Opening just the settings is possible with the function below:

extension UIApplication {

    ...

    @discardableResult
    static func openAppSettings() -> Bool {
        guard
            let settingsURL = URL(string: UIApplication.openSettingsURLString),
            UIApplication.shared.canOpenURL(settingsURL)
            else {
                return false
        }

        UIApplication.shared.open(settingsURL)
        return true
    }
}

Usage: UIApplication.openAppSettings()

But be careful to NOT use "non-public URL scheme", such as: prefs:root= or App-Prefs:root, because otherwise your app will be rejected. This happened to me recently since I was trying to have a deeplink to the wifi section in the settings.

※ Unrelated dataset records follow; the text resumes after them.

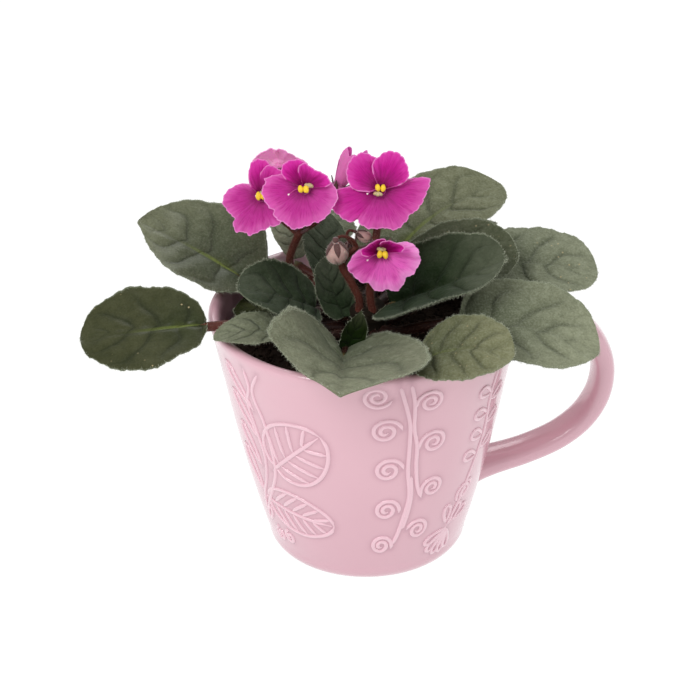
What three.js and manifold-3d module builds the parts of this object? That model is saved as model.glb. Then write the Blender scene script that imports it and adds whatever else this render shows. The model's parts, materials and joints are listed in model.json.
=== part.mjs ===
import * as THREE from "three";
import { mergeVertices } from "three/addons/utils/BufferGeometryUtils.js";
import Module from "manifold-3d";

// African violet growing in a handled mug. Millimetres, +Z up.
// The origin is the middle of the mug's flat foot, and the handle points along +X.

const wasm = await Module();
wasm.setup();

// Mug
const MUG_HEIGHT = 88;
const RIM_RADIUS = 52;
const LIP_PROUD = 1.2;
const FOOT_RADIUS = 32.5;
const FOOT_ROUND = 6;
const WALL_BULGE = 2;
const WALL = 3.9;
const MUG_FLOOR = 6;
const MUG_SIDES = 36;

// Strap handle, its centreline as (distance from the axis, height)
const HANDLE_LINE = [
  [45.5, 74.2], [53, 76.6], [62, 78.2], [71, 76.4], [78, 70], [82, 60],
  [81.4, 49], [76.5, 39.5], [68, 32.3], [56, 27.2], [44, 24.2], [37, 22.6],
];
const HANDLE_WIDTH = 13;
const HANDLE_THICKNESS = 8;
const HANDLE_STEPS = 16;

// Soil and crown
const CLEARANCE = 0.3;
const SOIL_TOP = 76;
const SOIL_DOME = 2;
const CROWN_RADIUS = 7.5;
const CROWN_FOOT = 58;
const CROWN_TOP = 91;

// The plant is turned about the mug's axis, so that its bloom side looks past the handle
const PLANT_TURN = THREE.MathUtils.degToRad(-8);

// Leaf blades
const BLADE_THICKNESS = 1.1;
const BLADE_EDGE = 0.8;
const MIDRIB_DEPTH = 1.1;
const SCALLOP = 0.4;

// Blooms
const PETAL_THICKNESS = 0.7;
const LOBE_START = 1.3;
const LAYER_STEP = 0.85;
const THROAT_RADIUS = 2.4;
const THROAT_DEPTH = 2.2;
const ANTHER_LENGTH = 2.6;
const ANTHER_RADIUS = 1.15;
const SEPAL_LENGTH = 5;

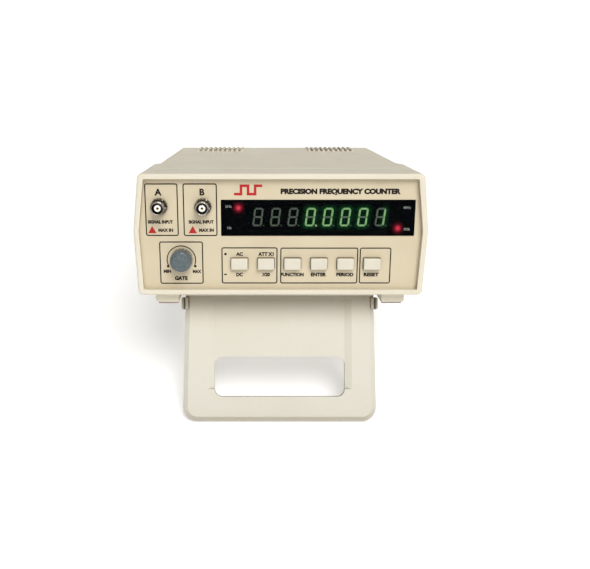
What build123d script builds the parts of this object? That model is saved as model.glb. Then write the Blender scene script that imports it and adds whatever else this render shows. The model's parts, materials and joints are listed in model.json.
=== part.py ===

Here is the code you're looking for, I guess:

if let url = URL(string: UIApplicationOpenSettingsURLString) {
    if UIApplication.shared.canOpenURL(url) {
        UIApplication.shared.open(url, options: [:], completionHandler: nil)
    }
}

And in addition, the updated version for swift 5 :

if let url = URL(string: UIApplication.openSettingsURLString) {
    if UIApplication.shared.canOpenURL(url) {
        UIApplication.shared.open(url, options: [:], completionHandler: nil)
    }
}